Mme Dench a précisé qu’elle ne voulait pas minimiser ces problèmes importants, mais il y a des défis auxquels sont confrontés les candidats qu’IRCC doit également résoudre.

« Qu’en est-il des délais de traitement très longs et disparates pour les réfugiés ? demande-t-elle. C’est un peu décourageant pour nous, après avoir passé des années à mettre en évidence ces problèmes liés aux réfugiés, que cela ne semble pas du tout avoir été relevé, ou identifié comme un problème particulier à examiner. »

La stratégie se fixe comme objectif de mieux comprendre le racisme et les préjugés systémiques intégrés dans la façon dont le ministère fournit des services ainsi que de devenir plus transparent en diffusant davantage de données aux chercheurs et au public.

La porte-parole du NPD en matière d’immigration, Jenny Kwan, a souligné que le langage de la stratégie est positif, mais ne semble pas être soutenu par une action immédiate.

« Alors que le gouvernement consulte, alors qu’il examine et étudie ces questions, l’impact continu des politiques discriminatoires… a un effet réel sur les gens », a indiqué Mme Kwan en entrevue vendredi.

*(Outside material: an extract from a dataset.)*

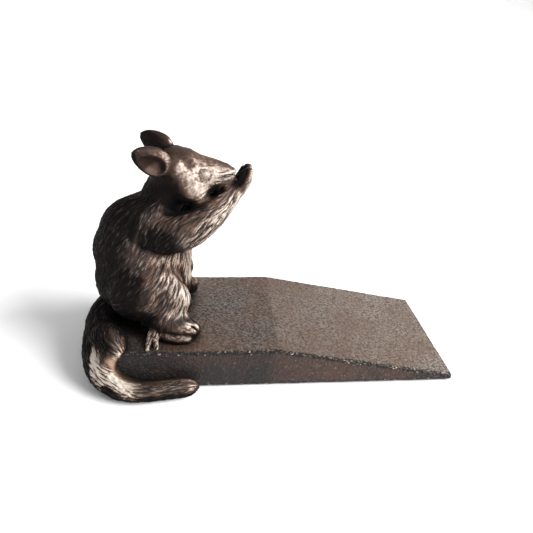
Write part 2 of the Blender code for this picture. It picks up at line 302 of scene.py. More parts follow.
@dataclass
class Skin:
    """A mesh's points as arrays in the wedge's own millimetres, to be moved and written back."""

    mesh: bpy.types.Mesh
    layout: Layout
    points: np.ndarray = field(init=False)
    normals: np.ndarray = field(init=False)
    edges: np.ndarray = field(init=False)

    def __post_init__(self) -> None:
        """Read the mesh."""
        self.points = self.layout.to_local(self._rows("co"))
        self.normals = self._rows("normal")
        ends = np.empty(len(self.mesh.edges) * 2, dtype=np.int32)
        self.mesh.edges.foreach_get("vertices", ends)
        self.edges = ends.reshape(-1, 2)

    def _rows(self, name: str) -> np.ndarray:
        """Read a property of the vertices.

        Args:
            name: The property, such as co or normal.

        Returns:
            Rows of three numbers.
        """
        flat = np.empty(len(self.mesh.vertices) * 3, dtype=np.float32)
        self.mesh.vertices.foreach_get(name, flat)
        return flat.reshape(-1, 3).astype(float)

    def average(self, values: np.ndarray, passes: int) -> np.ndarray:
        """Blur numbers over the surface.

        Args:
            values: One number, or one row, for each point.
            passes: How often each point takes the mean of its neighbours.

        Returns:
            The blurred numbers.
        """
        columns = values.reshape(len(values), -1).copy()
        a, b = self.edges[:, 0], self.edges[:, 1]
        size = len(columns)
        links = np.bincount(a, minlength=size) + np.bincount(b, minlength=size)
        links = np.maximum(links, 1)
        for _ in range(passes):
            for k in range(columns.shape[1]):
                column = columns[:, k]
                total = (np.bincount(a, column[b], minlength=size)
                         + np.bincount(b, column[a], minlength=size))
                columns[:, k] = 0.5 * column + 0.5 * total / links
        return columns.reshape(values.shape)

    def bulge(self, passes: int) -> np.ndarray:
        """How far each point stands out of the blurred surface, in millimetres."""
        return np.einsum("ij,ij->i", self.points - self.average(self.points, passes), self.normals)

    def push(self, amount: np.ndarray) -> None:
        """Move each point along its normal and write the mesh back.

        Args:
            amount: Millimetres for each point.
        """
        self.points = self.points + self.normals * amount[:, None]
        coords = self.layout.to_frame(self.points).astype(np.float32)
        self.mesh.vertices.foreach_set("co", coords.ravel())
        self.mesh.update()
        self.normals = self._rows("normal")

    def store(self, name: str, values: np.ndarray) -> None:
        """Keep one number a point on the mesh for the materials to read.

        Args:
            name: The attribute's name.
            values: One number a point.
        """
        kept = self.mesh.attributes.new(name, "FLOAT", "POINT")
        kept.data.foreach_set("value", values.astype(np.float32))


# ------------------------------------------------------------------ clay

@dataclass(frozen=True)
class Mass:
    """An ellipsoid of clay, in millimetres and degrees.

    It leans about Y by tilt, then turns about Z. A taper above zero narrows its own +X end.
    """

    centre: Point
    radii: Point
    tilt: float = 0.0
    turn: float = 0.0
    taper: float = 0.0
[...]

Elle a mentionné des conférenciers d’Afrique, d’Amérique du Sud et d’Asie qui prévoient assister à une grande conférence sur le sida à Montréal et qui se sont vu refuser des visas, souvent au motif que le gouvernement canadien ne croit pas qu’ils rentreront chez eux après l’évènement.

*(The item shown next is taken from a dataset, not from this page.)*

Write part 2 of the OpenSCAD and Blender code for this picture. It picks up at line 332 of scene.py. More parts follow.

La stratégie aborde également l’utilisation d’outils automatisés qui comportent le risque de reproduire des décisions humaines façonnées par des préjugés inconscients et le racisme : un problème qui a été signalé par des experts comme un facteur contribuant aux écarts dans les délais de traitement des visas de visiteur.

« L’utilisation de cette technologie par IRCC n’est soumise à aucun examen externe », a indiqué Gideon Christian, professeur adjoint de droit à l’Université de Calgary, spécialisé dans l’intelligence artificielle. Il a obtenu son diplôme en droit de l’Université de Lagos au Nigeria.

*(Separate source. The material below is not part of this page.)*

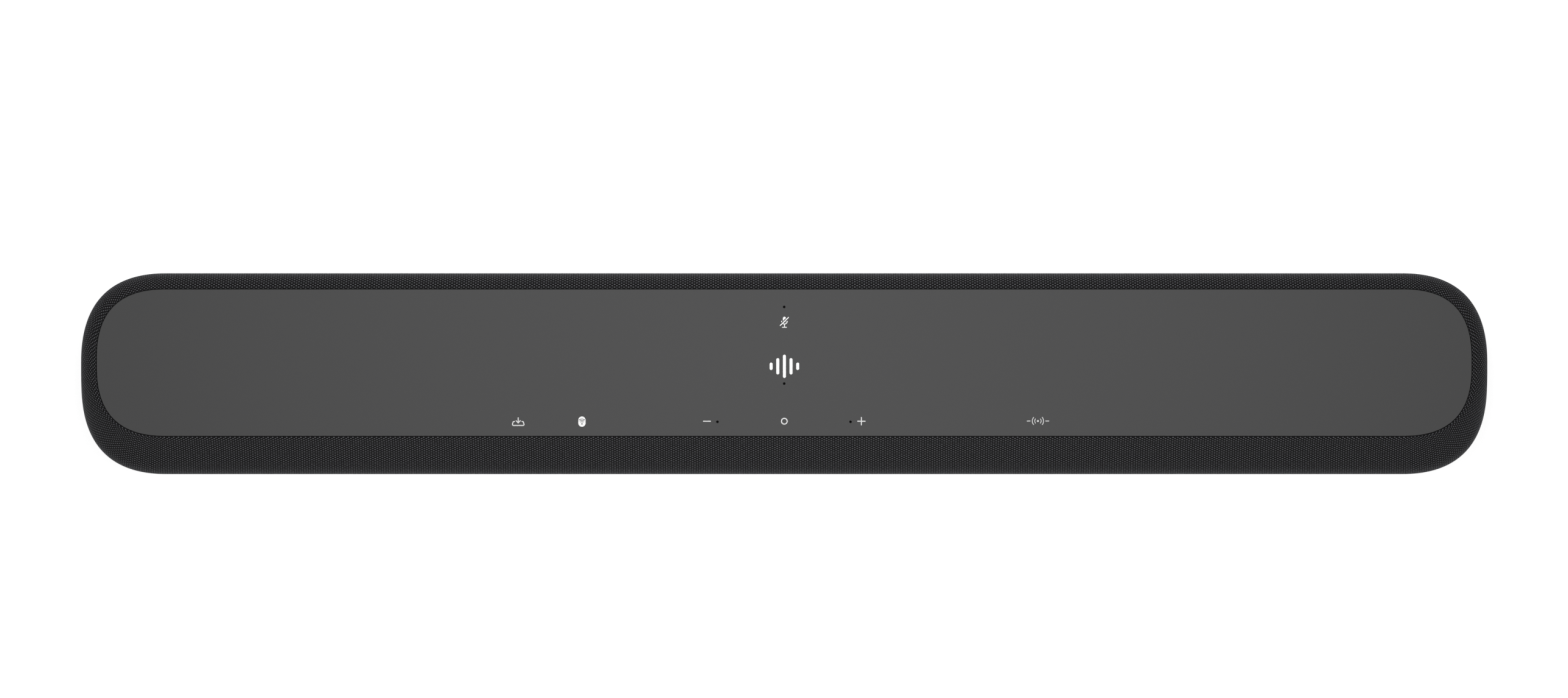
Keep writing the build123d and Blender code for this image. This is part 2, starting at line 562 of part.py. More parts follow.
def power_transformer():
    """A ferrite core of two flanges and a leg, with the winding round the leg."""
    x, y, half_x, half_y, leg_half, flange, leg = 94.0, 4.0, 16.0, 13.0, 5.0, 6.0, 14.0
    levels = [BOARD_HIGH, BOARD_HIGH + flange, BOARD_HIGH + flange + leg, BOARD_HIGH + 2 * flange + leg]
    whole_y = (y - half_y, y + half_y)
    core = block((x - half_x, x + half_x), whole_y, (levels[0], levels[1]))
    core += block((x - half_x, x + half_x), whole_y, (levels[2], levels[3]))
    core += block((x - leg_half, x + leg_half), whole_y, (levels[1] - 1, levels[2] + 1))
    inset, gap = 2.0, 0.1
    winding = block((x - half_x + inset, x + half_x - inset), (y - half_y + inset, y + half_y - inset),
                    (levels[1] + gap, levels[2] - gap))
    winding -= block((x - leg_half - gap, x + leg_half + gap), whole_y, (levels[0], levels[3]))
    return [core, winding]


def wifi_antennas():
    return [block((x - 24, x + 24), ANTENNA_Y, (DECK_Z - 1.1, DECK_Z - 0.1)) for x in (-ANTENNA_X, ANTENNA_X)]


# ---------------------------------------------------------------- what both sorts of driver share

def cap(rim_r, apex_z, rim_z, thick):
    """A spherical dust cap whose apex points to -Z."""
    rise = rim_z - apex_z
    radius = (rim_r**2 + rise**2) / (2 * rise)
    centre = (0.0, apex_z + radius)
    rim_angle = -90 + degrees(asin(rim_r / radius))
    return turned(arc(centre, radius, -90, rim_angle), arc(centre, radius - thick, rim_angle, -90))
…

« Nous ne savons pas dans quelle mesure ce préjugé et ce racisme ont un impact négatif sur les personnes (d’Afrique) en raison de l’utilisation de la technologie de l’intelligence artificielle », a-t-il ajouté.

Selon la stratégie, alors que le ministère s’efforce de moderniser ses systèmes, c’est une opportunité d’intégrer l’équité dans les programmes numériques à mesure qu’ils sont repensés.

Lorsqu’il s’agit de bannir le racisme systémique de la main-d’œuvre, la stratégie présente plusieurs plans, notamment la mise en place d’une formation contre le racisme, des programmes de développement de carrière pour les employés noirs et racisés, et le recrutement pour améliorer la représentation à tous les niveaux du ministère.

Mme Kwan et le porte-parole conservateur en matière d’immigration, Jasraj Singh Hallan, conviennent qu’il n’y a pas eu suffisamment d’action pour soutenir les plans énoncés dans le document.

M. Hallan dit qu’il a parlé aux employés du ministère et qu’ils ne voient toujours pas de changements, deux ans après la publication de la première stratégie. Il n’est donc pas certain que cela va vraiment résoudre les problèmes de racisme à l’intérieur.

Il a ajouté que si le ministère peut améliorer les conditions des travailleurs racisés et que la diversité se reflète à tous les niveaux du ministère, la prestation des programmes s’améliorera également.

Il a cité le besoin d’employés ayant une formation appropriée qui comprennent différentes cultures.